Handling external concerns about an ANR publication
Accuracy in ANR publications is a primary goal. If a UC ANR specialist, advisor or staff person receives a comment or complaint about inaccuracy or other issues in an ANR peer-reviewed publication, we should not hesitate to look into the issue. The following steps have been approved by the Communications Advisory Board to respond to a reader's concern in a way that parallels the ANR peer review process and respects the ANR author.
- The ANR individual receiving the comment or compliant asks that it be put in writing.
- The ANR individual forwards the comment/compliant to Communication Services (CSIT).
- CSIT acknowledges the commenter to say we will look into it.

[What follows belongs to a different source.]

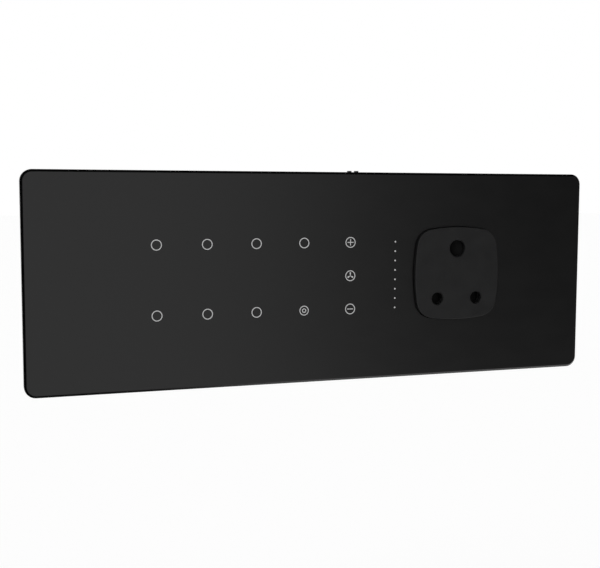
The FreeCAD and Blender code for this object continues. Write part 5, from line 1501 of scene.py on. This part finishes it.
# %% Studio lamps
def soft_sun(name, towards, strength, spread):
    """A sun lamp that shines along a direction."""
    lamp = put_in_scene(name, bpy.data.lights.new(name, "SUN"))
    lamp.data.energy = strength
    lamp.data.angle = math.radians(spread)
    lamp.rotation_euler = Vector(towards).to_track_quat("-Z", "Y").to_euler()
    lamp.visible_glossy = False
    print(name, "shines with", strength)


soft_sun("main lamp", (0.55, 0.75, -0.75), 1.35, 35)
soft_sun("back lamp", (-0.5, -0.8, -0.6), 0.8, 50)

# %% [markdown]
# A photographer shapes the sheen of black glass with black cards: what the glass mirrors is what we
# see. Paint on the glass could fake it, but it would be wrong from any other side. In the photograph
# the sheen fades from left to right, so a dark grey card stands at the front right. The slanted left
# and top edges are black, so cards stand at the left and overhead, and the bottom edge is black at
# its left half only. The cards show in reflections and nowhere else.

# %% Cards
CARD_DISTANCE = 1.5
GREY_GLOW = 0.1


def card_paint(slot, glow):
    """A paint that shines back nothing and glows a little."""
    shader = start_finish(slot, 1.0, specular=0.0)[1]
    feed(shader["Base Color"], (0, 0, 0))
    feed(shader["Emission Color"], WHITE)
    feed(shader["Emission Strength"], glow)


def card(name, corners, finish="black_card"):
    """A card that shows in reflections only."""
    sheet = studio_sheet(name, corners, finish)
    sheet.visible_camera = False
    sheet.visible_diffuse = False
    sheet.visible_shadow = False
    sheet.visible_transmission = False


card_paint("black_card", 0.0)
card_paint("grey_card", GREY_GLOW)
card_edge = CARD_DISTANCE * math.tan(math.radians(21.0))
card("front card", [
    (card_edge, -CARD_DISTANCE, -1.5), (4.5, -CARD_DISTANCE + 1.2, -1.5),
    (4.5, -CARD_DISTANCE + 1.2, 1.5), (card_edge, -CARD_DISTANCE, 1.5),
], "grey_card")
card("left card", [(-1.0, -0.9, -0.6), (-1.0, 0.9, -0.6), (-1.0, 0.9, 1.0), (-1.0, -0.9, 1.0)])
card("top card", [(-1.0, -0.7, 1.0), (1.5, -0.7, 1.0), (1.5, 0.9, 1.0), (-1.0, 0.9, 1.0)])
card("right card", [(1.6, -0.5, -0.6), (1.6, 2.2, -0.6), (1.6, 2.2, 1.0), (1.6, -0.5, 1.0)])
card("low card", [(-1.2, -0.5, -0.6), (0.11, -0.5, -0.6), (0.11, 0.7, -0.6), (-1.2, 0.7, -0.6)])
print("the front card stands", CARD_DISTANCE, "m in front")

- CSIT contacts the publication’s author. The process is then similar to a query raised in peer review; the author is asked to respond in writing.
a. Author could oppose the comment/complaint and must explain why
b. Author could agree that concerns could be valid - CSIT sends the author’s response to the appropriate ANR associate editor (AE). If the author opposes the concern raised, the AE has the option to get a second opinion by an internal or other academic expert in the subject matter or commodity expert competent to address the specific issue.
- If author agrees with the comment, he/she and the AE decide how to correct the material; another review that focuses on the specific issue only may be helpful; the author could suggest such a reviewer.
- The decision and corrected text is returned to CSIT.
An electronic publication is correction online
A printed book may need an errata page inserted if correction warrants - CSIT replies to the original commenter and the ANR individual who brought the issue forward.